Economies of growth or ecologies of survival? Fear and hope in an overheated world 
Convenors:
Elisabeth Schober (University of Oslo)
Chris Hann (Max Planck Institute for Social Anthropology)
Formats :
Panels
Start time:
2 August, 2014 at
Time zone: Europe/Tallinn
Session slots:
2

Short Abstract:

The double bind between economic growth and environmental sustainability may well be the most significant conundrum that humans face today. This panel will give room to ethnographies of uncertainty, hope and fear in the interstices between unhampered growth and environmental accountability.

Long Abstract:

The double bind between economic growth and environmental durability may well be the most significant conundrum that humans, and indeed the planet as such, face at the onset of the 21st century.

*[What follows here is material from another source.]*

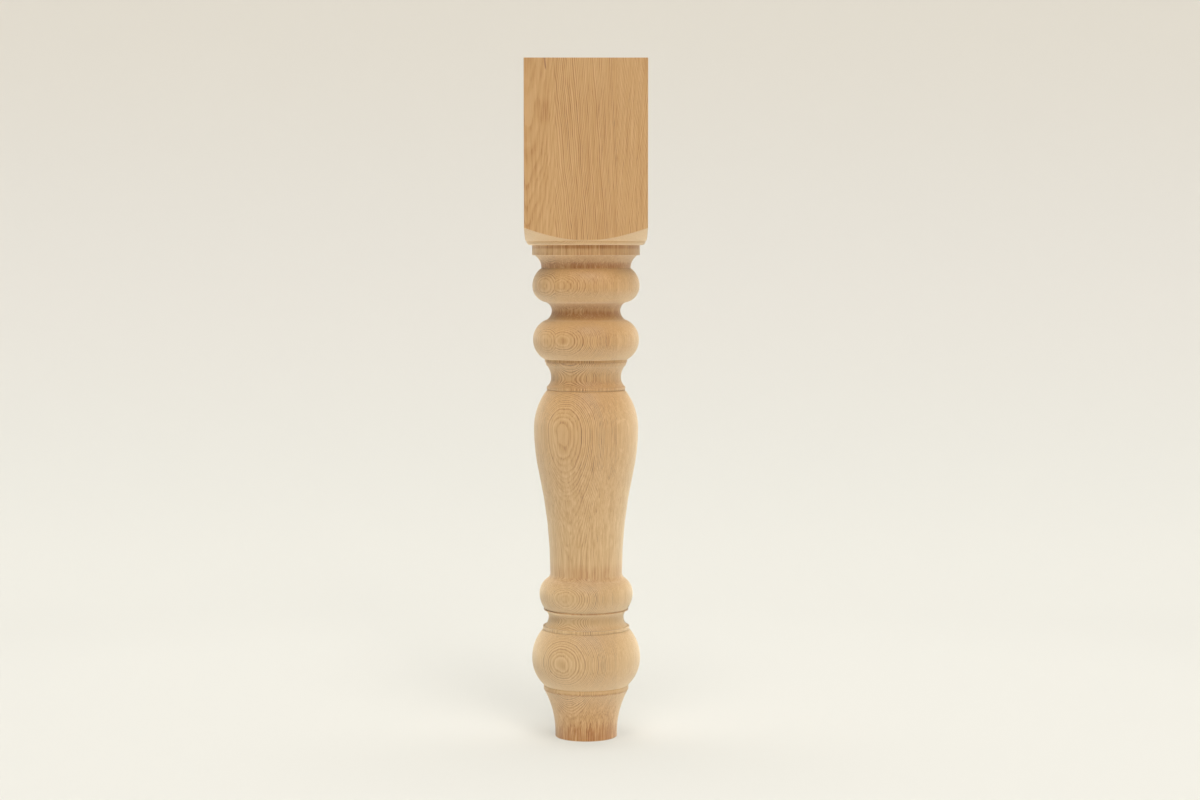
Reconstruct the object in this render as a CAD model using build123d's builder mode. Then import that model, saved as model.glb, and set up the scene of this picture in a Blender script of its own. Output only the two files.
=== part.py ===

Amidst a growing sense of global climate crisis and local environmental deterioration, the dilemma of profit-seeking at all costs (the neoliberal doctrine) versus the sustainability of life on this planet can be felt in different terrains worldwide. This panel will explore ethnographic spaces of hope and fear amidst accelerated change and the intensification of global processes. We will look into the interstices between unhampered growth and environmental sustainability to explore some of the following questions: What kind of local responses emerge in reaction to environmental crises triggered by outside forces? What structures of blame arise amidst the tensions caused by the progressive "Overheating" of both the economy and the environment? How much ecological destruction are various actors willing to calculate into their equations of economic growth? How are decisions leading to environmental destruction made? What is the relationship between long-term and short-term consequences of planned change, and how do local concerns articulate with global anxieties? What scenarios of hope are painted to counter these developments? This panel will examine the frictions created by the volatility of the global neoliberal system and the concomitant versatile reactions to environmental degradation in local communities across the globe. While the empirical locus will be placed on local life-worlds, we urge participants to interweave their small-scale ethnographic narratives with large-scale processes of global capitalism.